After his six years in slavery, he believed that an angel came to him in a dream, prompting him to escape and seek out his homeland. He actually walked about 200 miles to the coast, where his dream indicated a ship would also be waiting for him. He successfully escaped, found the ship he dreamed about, and spent the next twenty years of his life as a monk in Marmoutier Abbey. There he again received a celestial visitation, this time calling him to return to the land where he’d been enslaved, though now with a mission as a priest and converter.
Patrick was called to Rome in 432, where Pope Celestine made Patrick a Bishop, and sent him off on his mission.
Patrick returned to Ireland with 24 supporters and followers. They arrived in the winter of 432. In the spring, Patrick decided to confront the high King of Tara, the most powerful King in Ireland. Patrick knew that if he had the King's support, he would be free to take his Christian message to the people of Ireland.
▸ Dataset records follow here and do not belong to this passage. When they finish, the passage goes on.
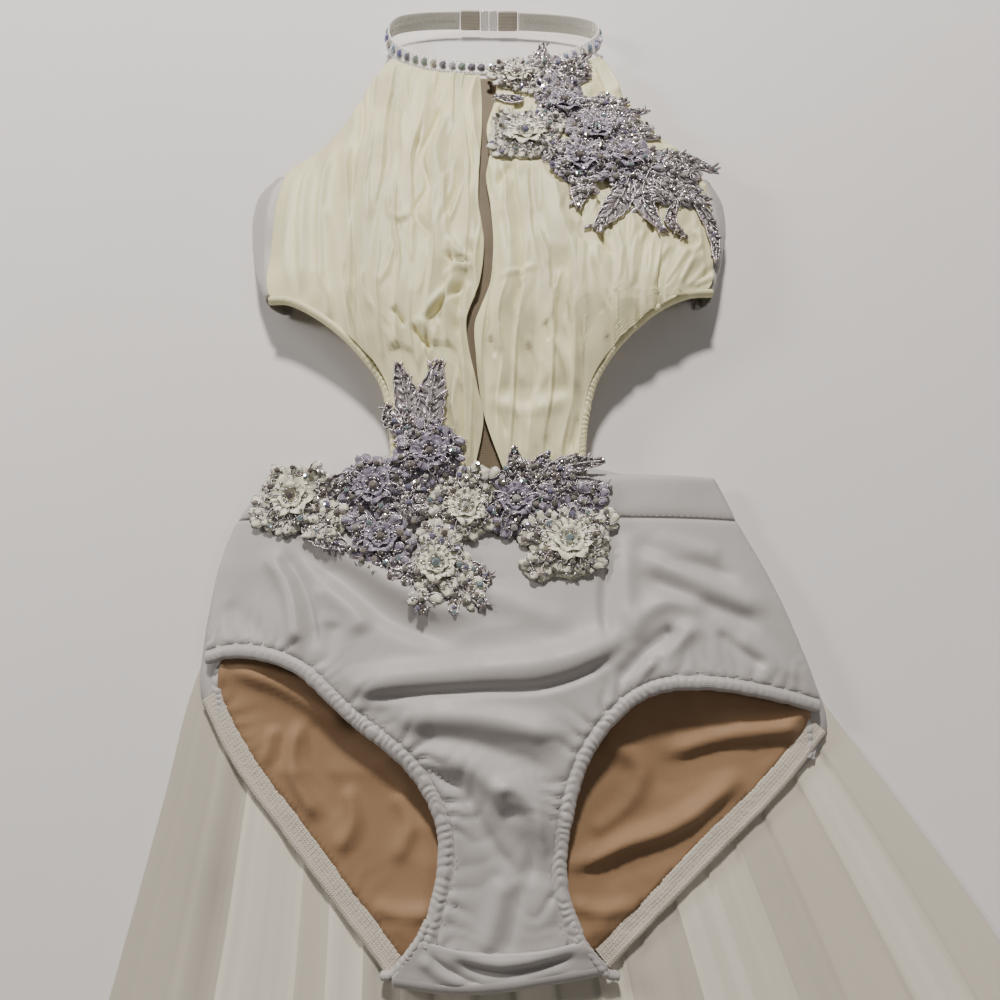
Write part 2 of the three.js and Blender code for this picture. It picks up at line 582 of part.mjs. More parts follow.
// Each side is a piece of spandex that comes from under the chiffon, turns down round the
// underarm and runs in on the floor to the back band. reach is how far it bulges, top and in
// are the two ends of the turn.
const leftSideRows = [
  { v: 0, y: 176, topX: -122.2, reach: 10, bottomX: -120 },
  { v: 0.2, y: 164, topX: -124.4, reach: 17, bottomX: -119.6 },
  { v: 0.5, y: 142, topX: -125.1, reach: 17.5, bottomX: -119 },
  { v: 0.8, y: 112, topX: -123.6, reach: 13.5, bottomX: -116 },
  { v: 1, y: 96, topX: -122.2, reach: 7.5, bottomX: -114 },
];
const rightSideRows = [
  { v: 0, y: 173, topX: 113.9, reach: 9, bottomX: 112 },
  { v: 0.2, y: 160, topX: 116.3, reach: 12.5, bottomX: 112 },
  { v: 0.5, y: 140, topX: 117.2, reach: 12.5, bottomX: 111 },
  { v: 0.8, y: 114, topX: 113.9, reach: 8.5, bottomX: 109 },
  { v: 1, y: 100, topX: 109.2, reach: 6, bottomX: 107 },
];
const BAND_HIGH = 1.3; // top of the hidden back band, which lies on the floor
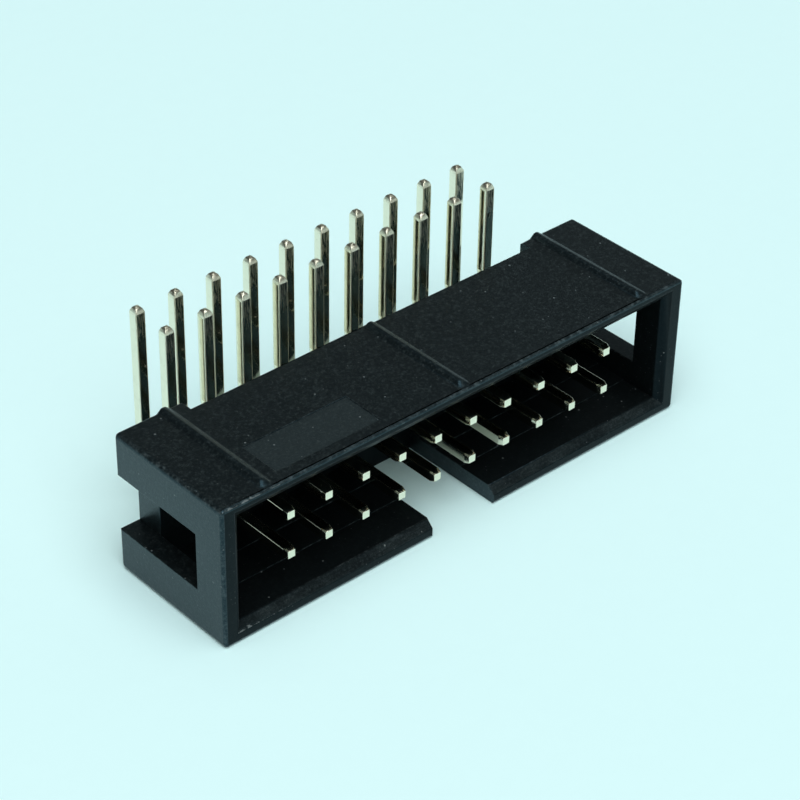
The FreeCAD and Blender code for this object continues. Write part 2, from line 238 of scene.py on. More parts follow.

Patrick and his followers were invited to Tara by the King of Laoghaire. It was there that he was said to have plucked a shamrock from the ground as he tried to explain to the Druids and the King that the shamrock had three leaves just like the idea of God’s three aspects, the Trinity: The Father, The Son and the Holy Ghost.
Of course, triads and trinities were a common concept among the Druids. In fact, one could argue that the trinity (a term not found in the Bible) was a concept given to Christianity by the Druids, rather than the other way around. Nevertheless, whatever momentousness Patrick conveyed, King Laoghaire was very impressed with Patrick, and chose to accept Christianity. He also gave Patrick the freedom to spread Christianity throughout Ireland.
When Patrick returned to Ireland, he treated the "pagans" with the respect implicit in his dream. Part of this respect was attempting to communicate with the Druids on their terms, which is why he used the shamrock as a teaching tool. He also blended the Christian cross with the circle to create what is now known as the Celtic cross. He used bonfires to celebrate Easter, a Holy Day that Christianity supplanted with the already-existing spring equinox commemoration. In fact, he incorporated many of the existing “old religion” symbols and beliefs into his Christian teachings.
He spent his last 30 years in Ireland, baptizing the non-Christian Irish, ordaining priests, and founding churches and monasteries. His persuasive powers must have been astounding, since Ireland fully converted to Christianity within 200 years and was the only country in Europe to Christianize peacefully. Patrick's Christian conversion ended slavery, human sacrifice, and most intertribal warfare in Ireland.
Patrick was also unique in that he equally valued the role of women in an age when the church ignored them. He always sided with the downtrodden and the excluded, whether they were slaves or the “pagan” Irish.
According to Thomas Cahill, author of How the Irish Saved Civilization, Patrick's influence extended far beyond his adopted land. Cahill's book, which could just as well be titled How St. Patrick Saved Civilization, contends that Patrick's conversion of Ireland allowed Western learning to survive the Dark Ages. Ireland pacified and churchified as the rest of Europe crumbled. Patrick's monasteries copied and preserved classical texts. Later, Irish monks returned this knowledge to Europe by establishing monasteries in England, Germany, France, Switzerland, and Italy. When the lights went out all over Europe, a candle still burned in Ireland. That candle was lit by Patrick.
Veneration of Patrick gradually assumed the status of a local cult. He was not simply remembered in Saul and Downpatrick, he was worshipped! Indeed, homage to Patrick as Ireland's saint was apparent in the eight century AD. At this time Patrick's status as a national apostle was made independently of Rome. He was claimed locally as a saint before the practice of canonization was introduced by the Vatican. The high regard in which the Irish have held St Patrick is evidenced by the salutation, still common today, of "May God, Mary, and Patrick bless you".